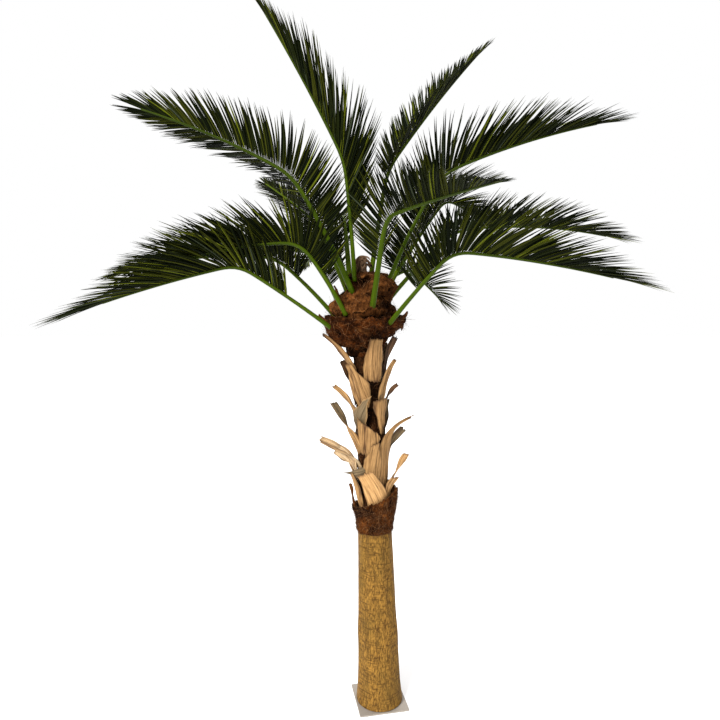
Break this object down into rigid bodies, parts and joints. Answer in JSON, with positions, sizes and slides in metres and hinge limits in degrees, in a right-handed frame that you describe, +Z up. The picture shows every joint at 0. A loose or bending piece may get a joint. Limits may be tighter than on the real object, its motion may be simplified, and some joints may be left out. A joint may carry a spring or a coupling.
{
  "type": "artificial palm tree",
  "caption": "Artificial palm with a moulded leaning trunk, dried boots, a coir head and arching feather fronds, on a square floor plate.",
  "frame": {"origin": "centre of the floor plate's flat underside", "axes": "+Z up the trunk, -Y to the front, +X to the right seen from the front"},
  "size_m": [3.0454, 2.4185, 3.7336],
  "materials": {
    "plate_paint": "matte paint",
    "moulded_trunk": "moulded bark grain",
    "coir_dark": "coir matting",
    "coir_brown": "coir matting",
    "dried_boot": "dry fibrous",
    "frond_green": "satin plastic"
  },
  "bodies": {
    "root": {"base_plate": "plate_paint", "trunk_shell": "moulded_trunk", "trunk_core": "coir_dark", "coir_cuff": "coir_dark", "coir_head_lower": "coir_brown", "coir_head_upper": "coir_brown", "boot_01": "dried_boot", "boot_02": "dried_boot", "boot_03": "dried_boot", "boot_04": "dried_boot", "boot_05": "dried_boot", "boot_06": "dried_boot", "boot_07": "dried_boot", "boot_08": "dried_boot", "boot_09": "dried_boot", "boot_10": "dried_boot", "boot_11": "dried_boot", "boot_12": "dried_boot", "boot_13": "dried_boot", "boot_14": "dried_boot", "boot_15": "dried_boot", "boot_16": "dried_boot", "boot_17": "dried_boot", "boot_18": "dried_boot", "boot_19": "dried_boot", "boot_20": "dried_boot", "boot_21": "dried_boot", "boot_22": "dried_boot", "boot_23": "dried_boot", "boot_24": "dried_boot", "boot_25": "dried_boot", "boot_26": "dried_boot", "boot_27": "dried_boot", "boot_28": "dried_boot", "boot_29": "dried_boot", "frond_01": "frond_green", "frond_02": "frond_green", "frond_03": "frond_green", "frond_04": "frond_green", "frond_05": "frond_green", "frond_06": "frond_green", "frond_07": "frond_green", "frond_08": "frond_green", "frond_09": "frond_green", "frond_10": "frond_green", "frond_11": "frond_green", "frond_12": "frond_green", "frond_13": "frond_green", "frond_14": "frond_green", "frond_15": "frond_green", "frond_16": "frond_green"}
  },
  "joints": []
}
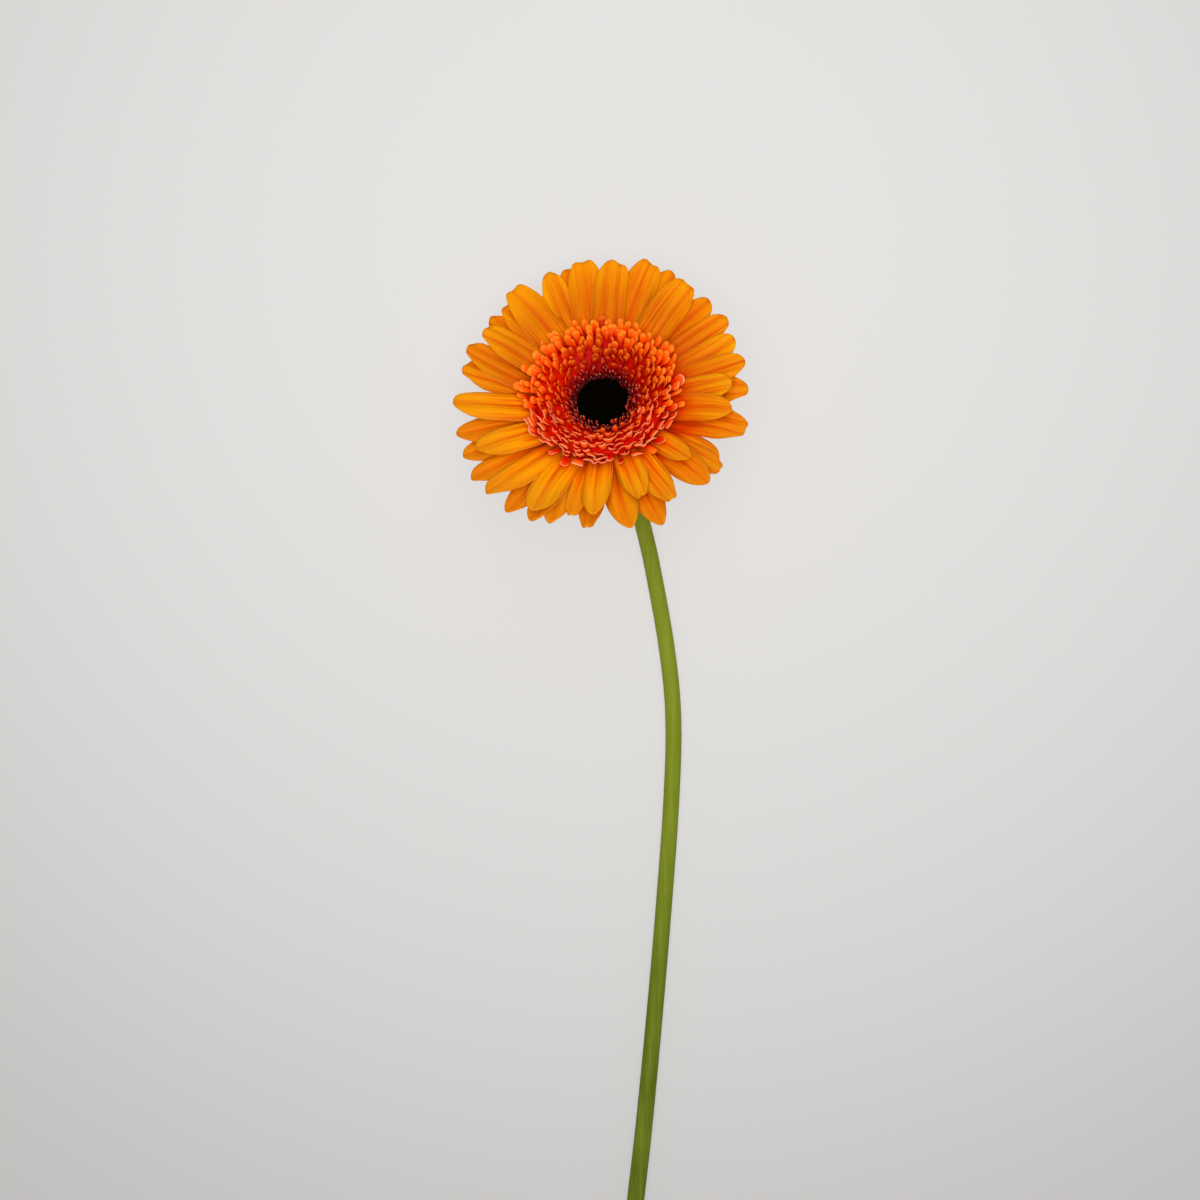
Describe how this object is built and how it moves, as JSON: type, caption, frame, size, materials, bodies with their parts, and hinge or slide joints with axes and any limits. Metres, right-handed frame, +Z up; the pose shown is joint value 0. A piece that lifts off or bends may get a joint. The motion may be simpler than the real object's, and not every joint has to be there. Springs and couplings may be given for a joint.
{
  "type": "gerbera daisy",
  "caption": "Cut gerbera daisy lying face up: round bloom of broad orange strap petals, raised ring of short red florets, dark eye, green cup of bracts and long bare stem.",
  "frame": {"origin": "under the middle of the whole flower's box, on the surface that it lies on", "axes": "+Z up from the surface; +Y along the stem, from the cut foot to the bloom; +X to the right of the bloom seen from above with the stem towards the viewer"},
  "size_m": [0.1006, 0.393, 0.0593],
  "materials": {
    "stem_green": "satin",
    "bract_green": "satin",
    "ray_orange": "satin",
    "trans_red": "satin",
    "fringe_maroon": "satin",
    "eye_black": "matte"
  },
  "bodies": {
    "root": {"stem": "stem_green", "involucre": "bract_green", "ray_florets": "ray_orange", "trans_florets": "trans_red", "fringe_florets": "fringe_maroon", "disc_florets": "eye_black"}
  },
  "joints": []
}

....

### Task requirements
All of the data needs to be printed once more, exactly.

### Written solution
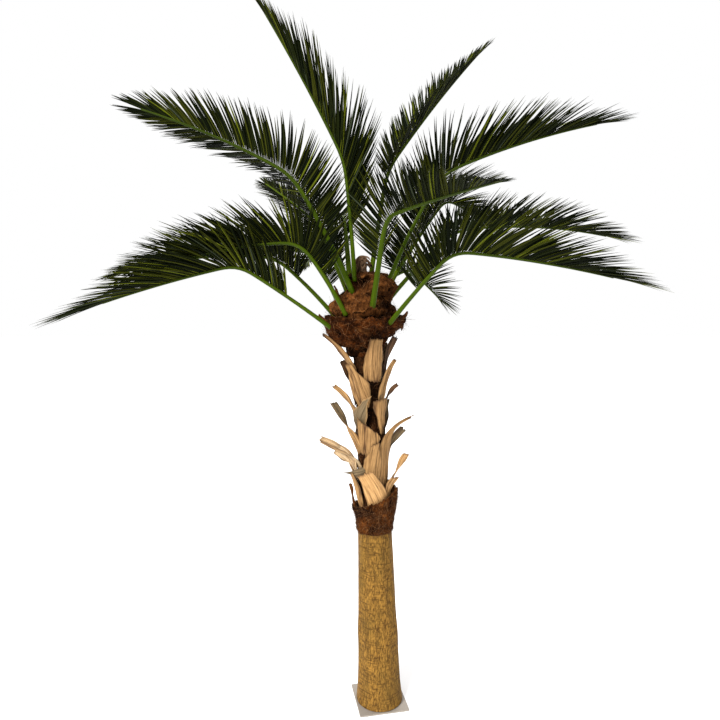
Break this object down into rigid bodies, parts and joints. Answer in JSON, with positions, sizes and slides in metres and hinge limits in degrees, in a right-handed frame that you describe, +Z up. The picture shows every joint at 0. A loose or bending piece may get a joint. Limits may be tighter than on the real object, its motion may be simplified, and some joints may be left out. A joint may carry a spring or a coupling.
{
  "type": "artificial palm tree",
  "caption": "Artificial palm with a moulded leaning trunk, dried boots, a coir head and arching feather fronds, on a square floor plate.",
  "frame": {"origin": "centre of the floor plate's flat underside", "axes": "+Z up the trunk, -Y to the front, +X to the right seen from the front"},
  "size_m": [3.0454, 2.4185, 3.7336],
  "materials": {
    "plate_paint": "matte paint",
    "moulded_trunk": "moulded bark grain",
    "coir_dark": "coir matting",
    "coir_brown": "coir matting",
    "dried_boot": "dry fibrous",
    "frond_green": "satin plastic"
  },
  "bodies": {
    "root": {"base_plate": "plate_paint", "trunk_shell": "moulded_trunk", "trunk_core": "coir_dark", "coir_cuff": "coir_dark", "coir_head_lower": "coir_brown", "coir_head_upper": "coir_brown", "boot_01": "dried_boot", "boot_02": "dried_boot", "boot_03": "dried_boot", "boot_04": "dried_boot", "boot_05": "dried_boot", "boot_06": "dried_boot", "boot_07": "dried_boot", "boot_08": "dried_boot", "boot_09": "dried_boot", "boot_10": "dried_boot", "boot_11": "dried_boot", "boot_12": "dried_boot", "boot_13": "dried_boot", "boot_14": "dried_boot", "boot_15": "dried_boot", "boot_16": "dried_boot", "boot_17": "dried_boot", "boot_18": "dried_boot", "boot_19": "dried_boot", "boot_20": "dried_boot", "boot_21": "dried_boot", "boot_22": "dried_boot", "boot_23": "dried_boot", "boot_24": "dried_boot", "boot_25": "dried_boot", "boot_26": "dried_boot", "boot_27": "dried_boot", "boot_28": "dried_boot", "boot_29": "dried_boot", "frond_01": "frond_green", "frond_02": "frond_green", "frond_03": "frond_green", "frond_04": "frond_green", "frond_05": "frond_green", "frond_06": "frond_green", "frond_07": "frond_green", "frond_08": "frond_green", "frond_09": "frond_green", "frond_10": "frond_green", "frond_11": "frond_green", "frond_12": "frond_green", "frond_13": "frond_green", "frond_14": "frond_green", "frond_15": "frond_green", "frond_16": "frond_green"}
  },
  "joints": []
}
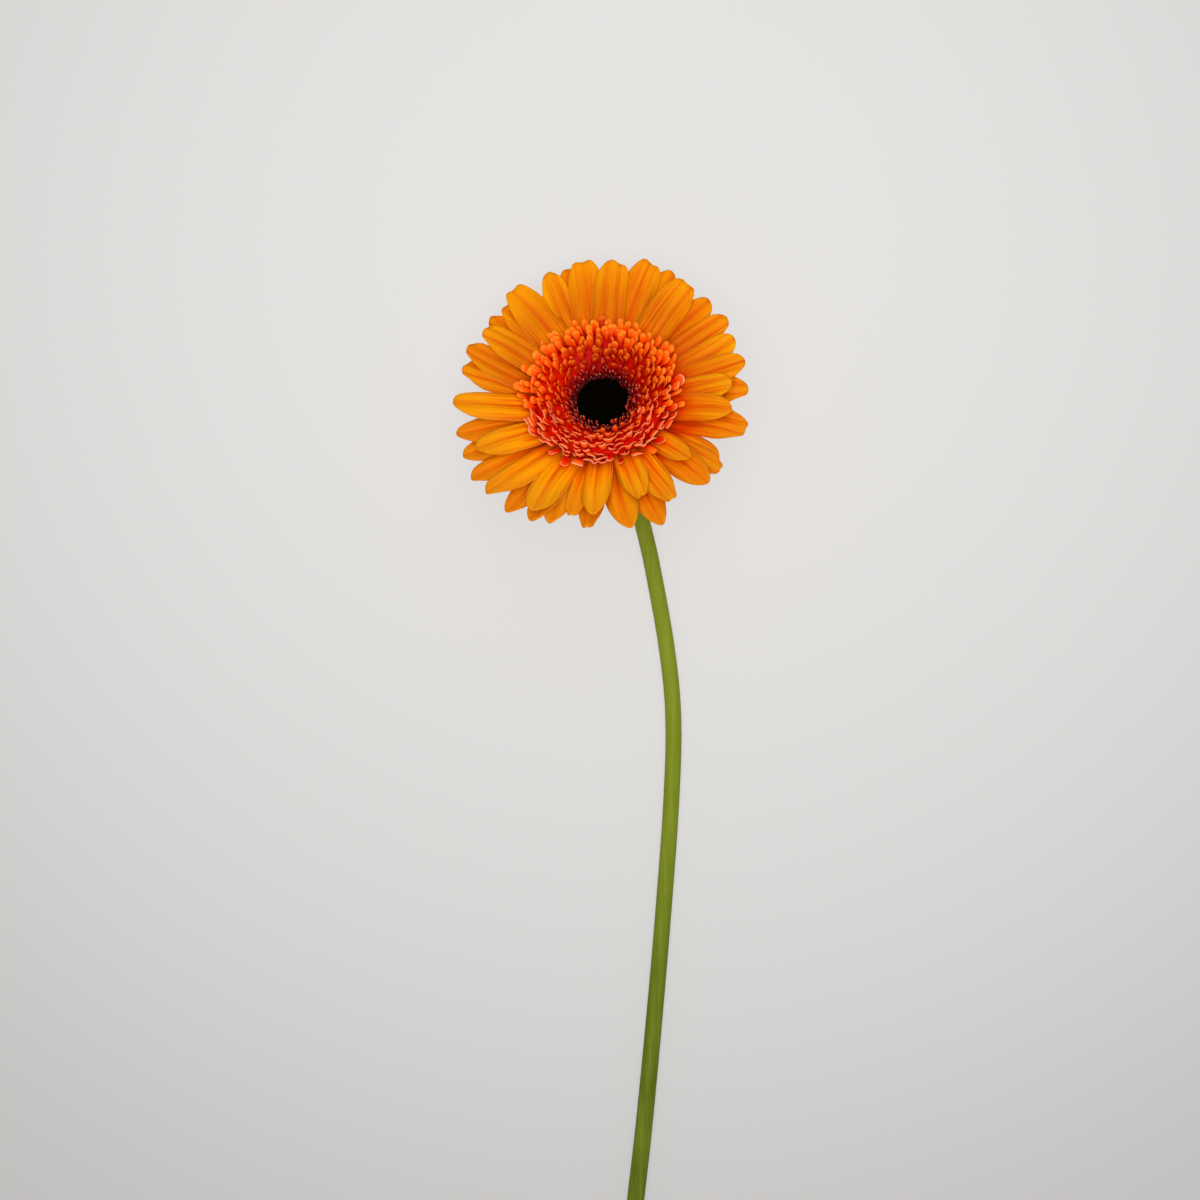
Describe how this object is built and how it moves, as JSON: type, caption, frame, size, materials, bodies with their parts, and hinge or slide joints with axes and any limits. Metres, right-handed frame, +Z up; the pose shown is joint value 0. A piece that lifts off or bends may get a joint. The motion may be simpler than the real object's, and not every joint has to be there. Springs and couplings may be given for a joint.
{
  "type": "gerbera daisy",
  "caption": "Cut gerbera daisy lying face up: round bloom of broad orange strap petals, raised ring of short red florets, dark eye, green cup of bracts and long bare stem.",
  "frame": {"origin": "under the middle of the whole flower's box, on the surface that it lies on", "axes": "+Z up from the surface; +Y along the stem, from the cut foot to the bloom; +X to the right of the bloom seen from above with the stem towards the viewer"},
  "size_m": [0.1006, 0.393, 0.0593],
  "materials": {
    "stem_green": "satin",
    "bract_green": "satin",
    "ray_orange": "satin",
    "trans_red": "satin",
    "fringe_maroon": "satin",
    "eye_black": "matte"
  },
  "bodies": {
    "root": {"stem": "stem_green", "involucre": "bract_green", "ray_florets": "ray_orange", "trans_florets": "trans_red", "fringe_florets": "fringe_maroon", "disc_florets": "eye_black"}
  },
  "joints": []
}